START
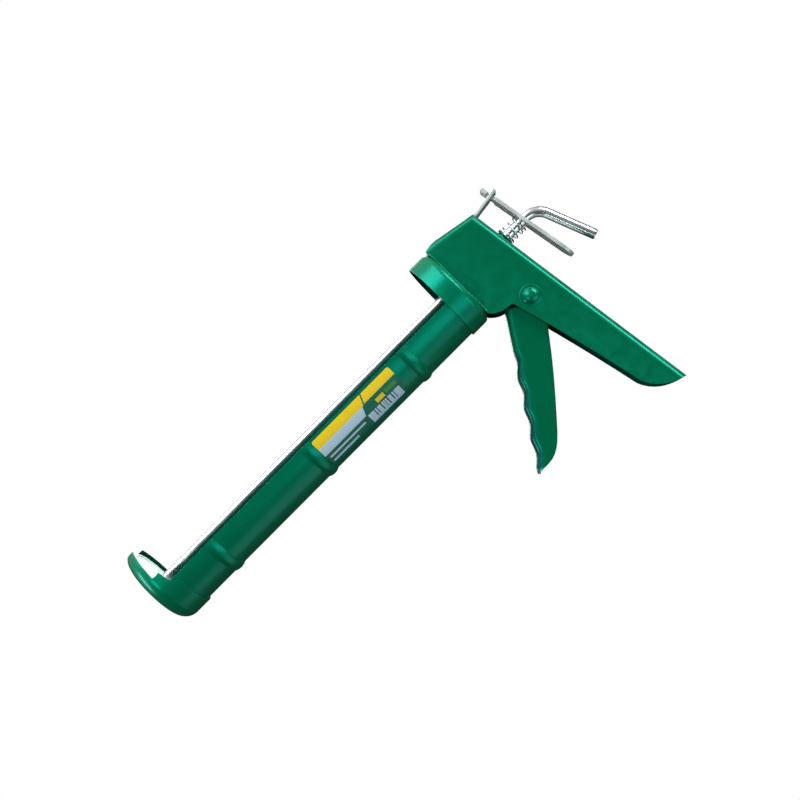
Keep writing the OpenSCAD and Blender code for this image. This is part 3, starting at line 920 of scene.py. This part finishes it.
plain, cool, cold = (1, 1, 1), (0.75, 1, 0.95), (0.7, 1, 1)
lights = (
    ("key_light", (0.15, -0.85, 0.85), (0.6, 0.6), 9, plain),
    ("side_light", (-0.40, -0.95, 0.05), (0.16, 0.5), 3, cool),
    ("nose_light", (-0.9, -0.15, 0.3), (0.22, 0.6), 5, plain),
    ("low_light", (0.55, -0.6, -0.75), (1.0, 0.5), 4.5, cold),
    ("tail_light", (1.2, -0.40, 0.2), (0.30, 0.8), 12, cool),
    ("top_light", (0.2, -0.45, 1.1), (1.2, 0.35), 7, plain),
    ("back_light", (0.2, 1.2, 0.5), (0.9, 0.6), 9, plain),
)
for name, place, size, power, tint in lights:
    soft_light(name, place, size, power, tint)
print("lights:", len(lights), "with", sum(row[3] for row in lights), "W")

# %% [markdown]
# ## Graded room
# Chrome shows nothing but its surroundings. So the room is graded: white
# overhead, dim at eye level and nearly black below. That gives a round rod one
# white band over one dark band, which is how the eye reads polished bar. Rays
# that reach the camera straight from the room see plain white instead.

# %% Room that the metal reflects
def graded_room():
    world = bpy.data.worlds.new("studio")
    bpy.context.scene.world = world
    world.use_nodes = True
    nodes, links = world.node_tree.nodes, world.node_tree.links
    room, paper = nodes["Background"], nodes.new("ShaderNodeBackground")
    coords, toward = nodes.new("ShaderNodeTexCoord"), nodes.new("ShaderNodeVectorMath")
    height, shade = nodes.new("ShaderNodeMapRange"), nodes.new("ShaderNodeValToRGB")
    toward.operation = "DOT_PRODUCT"
    toward.inputs[1].default_value = (0, -0.2, 0.9)
    links.new(coords.outputs["Generated"], toward.inputs[0])
    links.new(toward.outputs["Value"], height.inputs["Value"])
    height.inputs["From Min"].default_value = -1
    links.new(height.outputs["Result"], shade.inputs["Fac"])
    elements = shade.color_ramp.elements
    stops = ((0.44, 0.03), (0.60, 0.12), (0.75, 0.45), (1.0, 1.0))
    while len(elements) < len(stops):
        elements.new(0.5)
    for element, (place, level) in zip(elements, stops):
        element.position = place
        element.color = (level, level, level, 1)
    links.new(shade.outputs["Color"], room.inputs["Color"])
    choose, rays = nodes.new("ShaderNodeMixShader"), nodes.new("ShaderNodeLightPath")
    links.new(rays.outputs["Is Camera Ray"], choose.inputs["Fac"])
    links.new(room.outputs[0], choose.inputs[1])
    paper.inputs["Color"].default_value = (1, 1, 1, 1)
    links.new(paper.outputs[0], choose.inputs[2])
    links.new(choose.outputs[0], nodes["World Output"].inputs["Surface"])


graded_room()
bpy.context.scene.view_settings.view_transform = "Standard"
print("room:", bpy.context.scene.world.name)

# %% [markdown]
# The CAD model's box is printed last, in millimetres. The dressed gun has to
# stay inside the box of the CAD model.

# %% Print the CAD box
print("CAD box", [[round(v / MM, 1) for v in c] for c in cad_box])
END
## [JOB]
Word for word, write out all of the data above.

## [FULL RESPONSE]
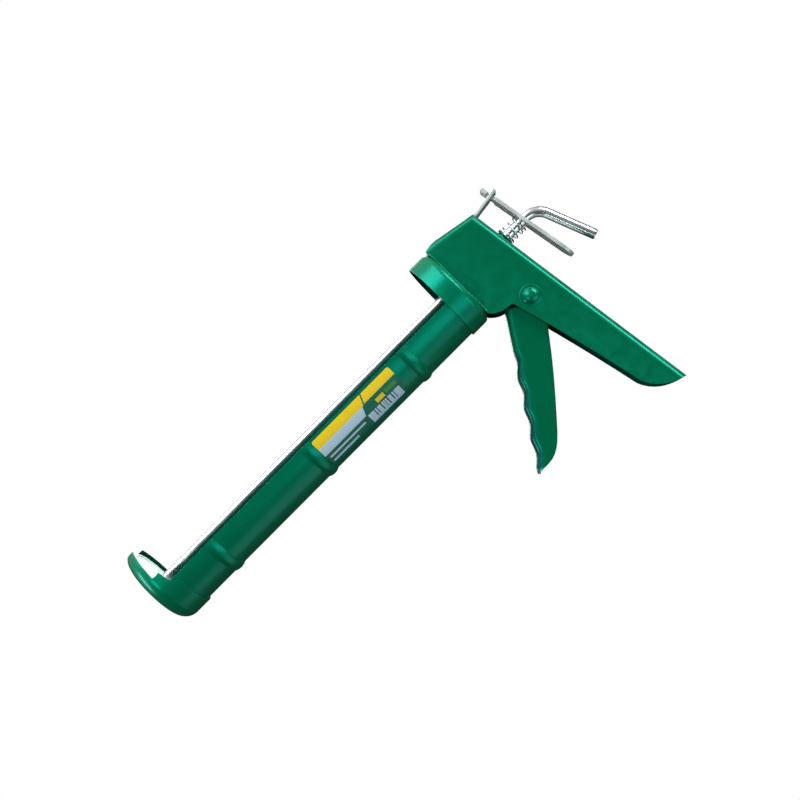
Keep writing the OpenSCAD and Blender code for this image. This is part 3, starting at line 920 of scene.py. This part finishes it.
plain, cool, cold = (1, 1, 1), (0.75, 1, 0.95), (0.7, 1, 1)
lights = (
    ("key_light", (0.15, -0.85, 0.85), (0.6, 0.6), 9, plain),
    ("side_light", (-0.40, -0.95, 0.05), (0.16, 0.5), 3, cool),
    ("nose_light", (-0.9, -0.15, 0.3), (0.22, 0.6), 5, plain),
    ("low_light", (0.55, -0.6, -0.75), (1.0, 0.5), 4.5, cold),
    ("tail_light", (1.2, -0.40, 0.2), (0.30, 0.8), 12, cool),
    ("top_light", (0.2, -0.45, 1.1), (1.2, 0.35), 7, plain),
    ("back_light", (0.2, 1.2, 0.5), (0.9, 0.6), 9, plain),
)
for name, place, size, power, tint in lights:
    soft_light(name, place, size, power, tint)
print("lights:", len(lights), "with", sum(row[3] for row in lights), "W")

# %% [markdown]
# ## Graded room
# Chrome shows nothing but its surroundings. So the room is graded: white
# overhead, dim at eye level and nearly black below. That gives a round rod one
# white band over one dark band, which is how the eye reads polished bar. Rays
# that reach the camera straight from the room see plain white instead.

# %% Room that the metal reflects
def graded_room():
    world = bpy.data.worlds.new("studio")
    bpy.context.scene.world = world
    world.use_nodes = True
    nodes, links = world.node_tree.nodes, world.node_tree.links
    room, paper = nodes["Background"], nodes.new("ShaderNodeBackground")
    coords, toward = nodes.new("ShaderNodeTexCoord"), nodes.new("ShaderNodeVectorMath")
    height, shade = nodes.new("ShaderNodeMapRange"), nodes.new("ShaderNodeValToRGB")
    toward.operation = "DOT_PRODUCT"
    toward.inputs[1].default_value = (0, -0.2, 0.9)
    links.new(coords.outputs["Generated"], toward.inputs[0])
    links.new(toward.outputs["Value"], height.inputs["Value"])
    height.inputs["From Min"].default_value = -1
    links.new(height.outputs["Result"], shade.inputs["Fac"])
    elements = shade.color_ramp.elements
    stops = ((0.44, 0.03), (0.60, 0.12), (0.75, 0.45), (1.0, 1.0))
    while len(elements) < len(stops):
        elements.new(0.5)
    for element, (place, level) in zip(elements, stops):
        element.position = place
        element.color = (level, level, level, 1)
    links.new(shade.outputs["Color"], room.inputs["Color"])
    choose, rays = nodes.new("ShaderNodeMixShader"), nodes.new("ShaderNodeLightPath")
    links.new(rays.outputs["Is Camera Ray"], choose.inputs["Fac"])
    links.new(room.outputs[0], choose.inputs[1])
    paper.inputs["Color"].default_value = (1, 1, 1, 1)
    links.new(paper.outputs[0], choose.inputs[2])
    links.new(choose.outputs[0], nodes["World Output"].inputs["Surface"])


graded_room()
bpy.context.scene.view_settings.view_transform = "Standard"
print("room:", bpy.context.scene.world.name)

# %% [markdown]
# The CAD model's box is printed last, in millimetres. The dressed gun has to
# stay inside the box of the CAD model.

# %% Print the CAD box
print("CAD box", [[round(v / MM, 1) for v in c] for c in cad_box])